Work required
Only the number is wanted: how many lines of the data contain "part"?
§
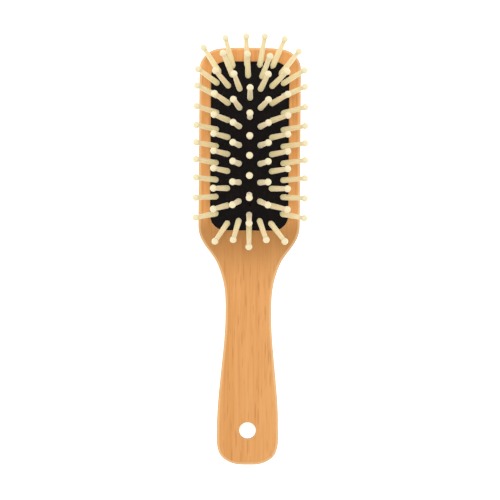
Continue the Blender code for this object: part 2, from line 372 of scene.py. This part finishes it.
def dashes(tree, place, width, length, share):
    """Short dark vessel lines along Y, as a mask. Share is the part of the cells that have one."""
    cell = width * 2.4
    cells = stretched(tree, place, (1, width / length, 1))
    voronoi = add_node(tree, "TexVoronoi", {"Vector": cells, "Scale": 1 / cell})
    inside = ranged(tree, voronoi.outputs["Distance"], 0.16, 0.30, 1.0, 0.0)
    chosen = add_node(tree, "SeparateColor", {"Color": voronoi.outputs["Color"]})
    kept = math_of(tree, "LESS_THAN", chosen.outputs["Red"], share)
    return math_of(tree, "MULTIPLY", inside, kept)


def body_wood():
    """Oiled and sanded beech: straight fine grain and short dark vessel lines."""
    material, tree, shader, place = new_material("beech", Specular_IOR_Level=0.3)
    fibres = noise(tree, stretched(tree, place, (1, 0.030, 1)), 0.0010, 3.0, 0.6)
    bands = noise(tree, stretched(tree, place, (1, 0.035, 1)), 0.0055, 2.0, 0.5, 0.3)
    clouds = noise(tree, stretched(tree, place, (1, 0.3, 1)), 0.030, 1.0)
    long_dashes = dashes(tree, place, 0.00070, 0.0080, 0.60)
    short_dashes = dashes(tree, place, 0.00045, 0.0050, 0.60)

    light = (0.76, 0.355, 0.105, 1)
    middle = (0.71, 0.315, 0.084, 1)
    dark = (0.45, 0.160, 0.035, 1)
    golden = (0.80, 0.40, 0.14, 1)
    colour = mixed(tree, ranged(tree, bands, 0.36, 0.66), light, middle)
    colour = mixed(tree, ranged(tree, fibres, 0.46, 0.64, 0.0, 0.24), colour, dark)
    colour = mixed(tree, ranged(tree, clouds, 0.35, 0.70, 0.0, 0.18), colour, golden)
    colour = mixed(tree, math_of(tree, "MULTIPLY", long_dashes, 0.40), colour, dark)
    colour = mixed(tree, math_of(tree, "MULTIPLY", short_dashes, 0.32), colour, dark)

    # Painted shade on the wood below the cushion, where the pins and the dome shade it.
    painted_shade = (0.40, 0.175, 0.036, 1)
    along = add_node(tree, "SeparateXYZ", {"Vector": place}).outputs["Y"]
    from_handle = ranged(tree, along, *PAINTED_SHADE_FROM_HANDLE, 0.0, 0.75)
    from_head = ranged(tree, along, *PAINTED_SHADE_FROM_HEAD)
    colour = mixed(tree, math_of(tree, "MULTIPLY", from_handle, from_head), colour, painted_shade)

    # The rounded edges are paler, wear and painted highlight; the steep sides have painted shade.
    rubbed_and_highlight = (0.86, 0.58, 0.30, 1)
    painted_side_shade = (0.42, 0.230, 0.100, 1)
    normal = tree.nodes["Texture Coordinate"].outputs["Normal"]
    upward = add_node(tree, "SeparateXYZ", {"Vector": normal}).outputs["Z"]
    facing = math_of(tree, "ABSOLUTE", upward)
    colour = mixed(tree, ranged(tree, facing, 0.99, 0.85, 0.0, 0.50), colour, rubbed_and_highlight)
    colour = mixed(tree, ranged(tree, facing, 0.80, 0.45, 0.0, 0.45), colour, painted_side_shade)
    tree.links.new(colour, shader.inputs["Base Color"])

    roughness = ranged(tree, fibres, 0.3, 0.7, 0.42, 0.58)
    tree.links.new(roughness, shader.inputs["Roughness"])
    relief = math_of(tree, "SUBTRACT", math_of(tree, "MULTIPLY", fibres, 0.5), long_dashes)
    bump(tree, shader, relief, 0.00006, 0.6)
    return material


def pin_wood():
    """Pale turned wood. The attribute tone makes each pin a little paler or warmer."""
    material, tree, shader, place = new_material("pin_wood", Sheen_Weight=0.75, Sheen_Roughness=0.3)
    tone = add_node(tree, "Attribute", {}, attribute_name="tone").outputs["Fac"]
    shift = add_node(tree, "CombineXYZ", {"X": tone, "Y": tone}).outputs["Vector"]
    moved = add_node(tree, "VectorMath", {0: place, 1: shift}, operation="ADD").outputs["Vector"]
    fibres = noise(tree, stretched(tree, moved, (1, 1, 0.05)), 0.0006, 3.0, 0.6)
    height = add_node(tree, "SeparateXYZ", {"Vector": place}).outputs["Z"]

    pale = (0.90, 0.81, 0.52, 1)
    warm = (0.87, 0.70, 0.38, 1)
    peach = (0.94, 0.73, 0.44, 1)
    foot = (0.98, 0.90, 0.56, 1)
    ball = (0.78, 0.71, 0.47, 1)
    colour = mixed(tree, ranged(tree, fibres, 0.35, 0.70, 0.0, 0.60), pale, warm)
    colour = mixed(tree, ranged(tree, tone, 0.0, 1.0, 0.0, 0.60), colour, peach)
    # Paler towards the foot: painted light against the shade that the black rubber leaves on the
    # shafts.
    colour = mixed(tree, ranged(tree, height, 0.014, 0.002, 0.0, 0.75), colour, foot)
    # Darker on the ball: painted shade against the light that falls on its top.
    colour = mixed(tree, ranged(tree, height, 0.0178, 0.0192, 0.0, 0.6), colour, ball)
    tree.links.new(colour, shader.inputs["Base Color"])
    tree.links.new(ranged(tree, fibres, 0.3, 0.7, 0.40, 0.55), shader.inputs["Roughness"])
    bump(tree, shader, fibres, 0.00003, 0.5)
    return material


def black_rubber():
    """Moulded rubber with a fine dull skin and a trace of dust."""
    material, tree, shader, place = new_material("black_rubber", Specular_IOR_Level=0.10)
    skin = noise(tree, place, 0.00022, 3.0, 0.6)
    dust = noise(tree, place, 0.0060, 4.0, 0.6)
    black = (0.0045, 0.0030, 0.0036, 1)
    dusty = (0.0090, 0.0062, 0.0070, 1)
    colour = mixed(tree, ranged(tree, dust, 0.45, 0.75), black, dusty)
    tree.links.new(colour, shader.inputs["Base Color"])
    tree.links.new(ranged(tree, dust, 0.35, 0.70, 0.62, 0.78), shader.inputs["Roughness"])
    bump(tree, shader, skin, 0.00003, 0.6)
    return material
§
Task answer
2